Der „State of the Internet“-Bericht von Akamai untersuchte den Zuwachs an Cyberangriffen auf die Finanzdienstleistungsbranche zwischen dem zweiten Quartal 2022 und dem zweiten Quartal 2023. Er kam zu dem Ergebnis, dass Webanwendungs- und API-Angriffe in dieser Zeitspanne um 65 Prozent gestiegen sind. Richard Meeus, Director of Security Technology and Strategy, EMEA, bei Akamai fasst es wie folgt zusammen: „Cyberkriminelle folgen nach wie vor dem Geld; so bleibt die Finanzdienstleistungsbranche ein äußerst attraktives Ziel. Gleichzeitig handelt es sich um einen der am stärksten regulierten Sektoren. Deswegen ist es für Unternehmen unerlässlich, ihre Sicherheitsstrategie an neuen Gesetzen und Vorschriften auszurichten.“
Um den Erwartungen des Regulators begegnen zu können, muss eine weitere Herausforderung für Banken im Bereich IT beseitigt werden: das fehlende Expertentum. Der Mangel an IT-Fachpersonal ist keine Neuigkeit. Laut einer aktuellen Studie der Unternehmensberatung McKinsey & Company fehlen bis 2030 rund 140.000 IT-Fachkräfte in Deutschland. Dem solle man dringlichst mit der Ausweitung von Weiterbildungsangeboten, flexibleren Arbeitsmodellen und einer Beschleunigung von Einstellungsverfahren begegnen, aber auch politische Förderprogramme seien gefragt, so das Fazit der Studie.

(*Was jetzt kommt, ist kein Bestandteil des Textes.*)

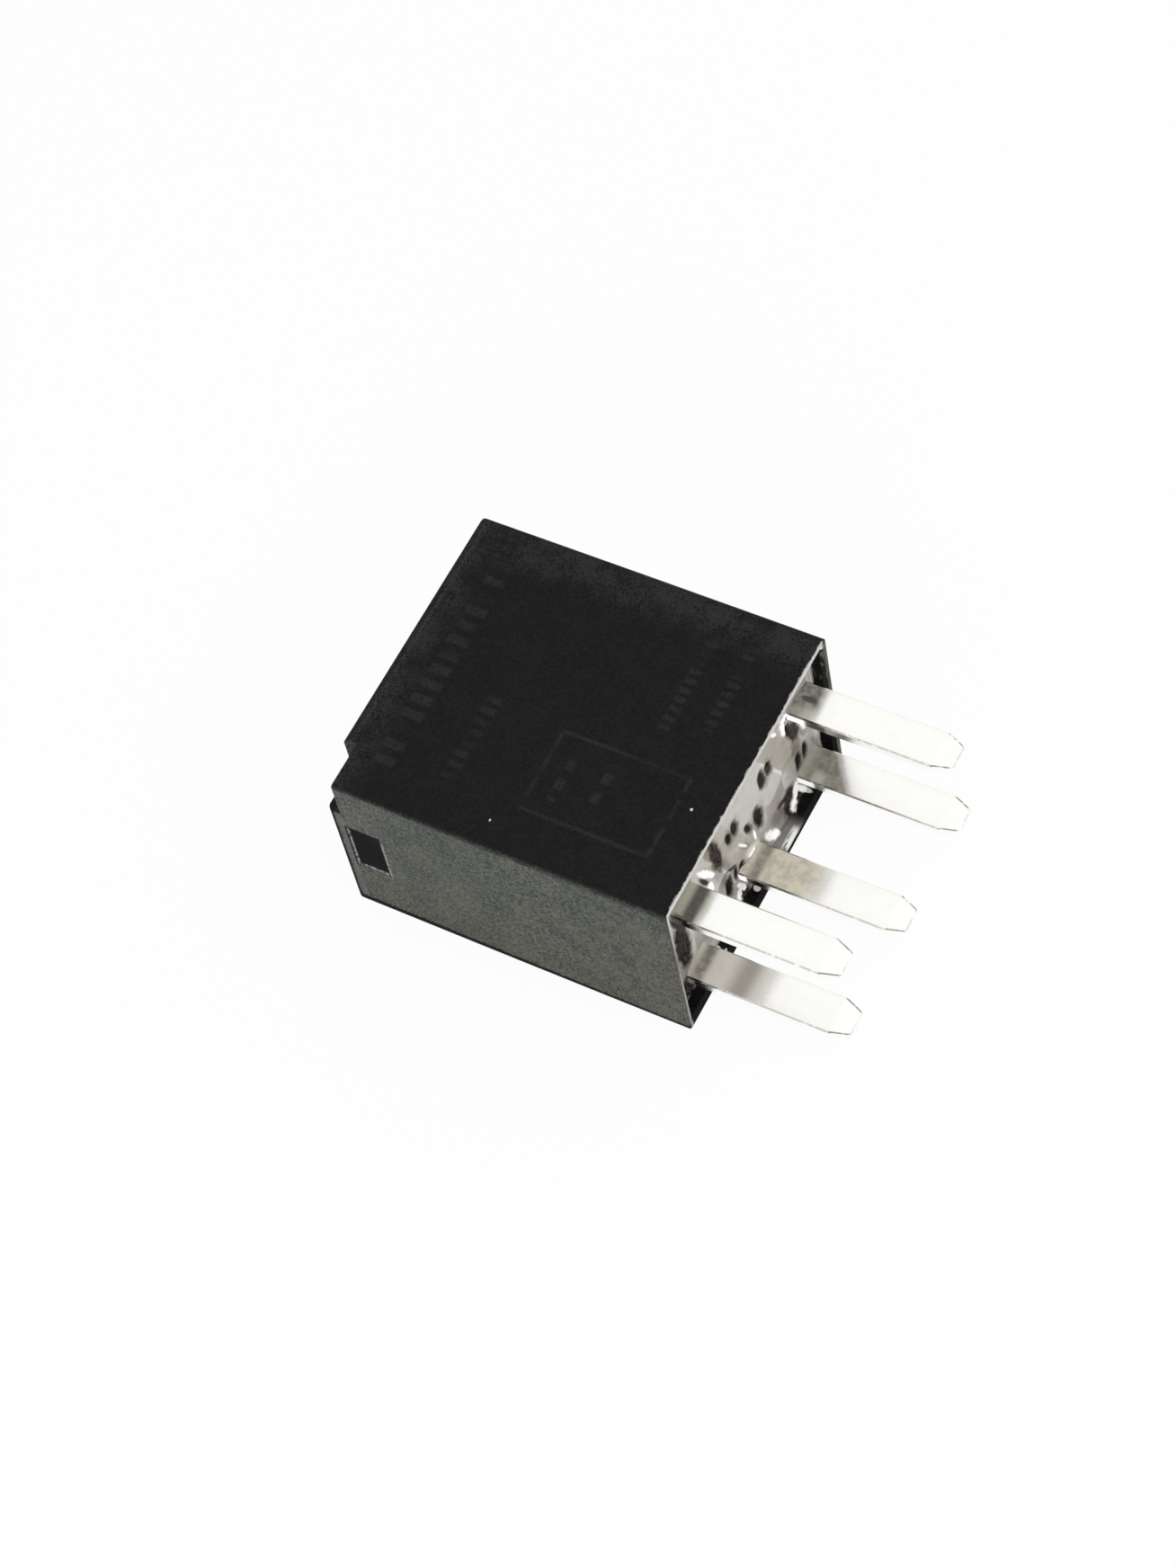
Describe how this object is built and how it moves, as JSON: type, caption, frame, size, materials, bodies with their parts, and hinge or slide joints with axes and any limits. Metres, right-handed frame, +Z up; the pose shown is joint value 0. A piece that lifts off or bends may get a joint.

Fokus auf Betriebsstabilität
Im Unterschied zu anderen Verordnungen, wie etwa Network and Information Security 2 (NIS2), setzt DORA den Fokus auf die Betriebsstabilität. Diese soll im ersten Halbjahr 2024 in Form eines an DORA angelehnten Cyber-Resilience-Stress-Tests auf den Prüfstand gestellt werden. Eben solche Überprüfungen werden um einen erheblichen Aspekt erweitert, welcher in bisherigen Penetrations- oder TIBER-Tests weniger Beachtung fand: das adäquate Handeln der Verantwortlichen. Denn auch intern gilt es, sich den Spiegel vorzuhalten. Unwissenheit der Belegschaft – besonders auf Vorstandsebene – können sich Banken in diesem Themenbereich künftig nicht mehr leisten – und das wissen sie auch. Die Zahlen im Wettkampf gegen Cyberkriminalität sprechen für sich und keine Bank wird dies auf sich sitzen lassen können, wenn sie das Vertrauen ihrer Kunden auch künftig wahren möchte.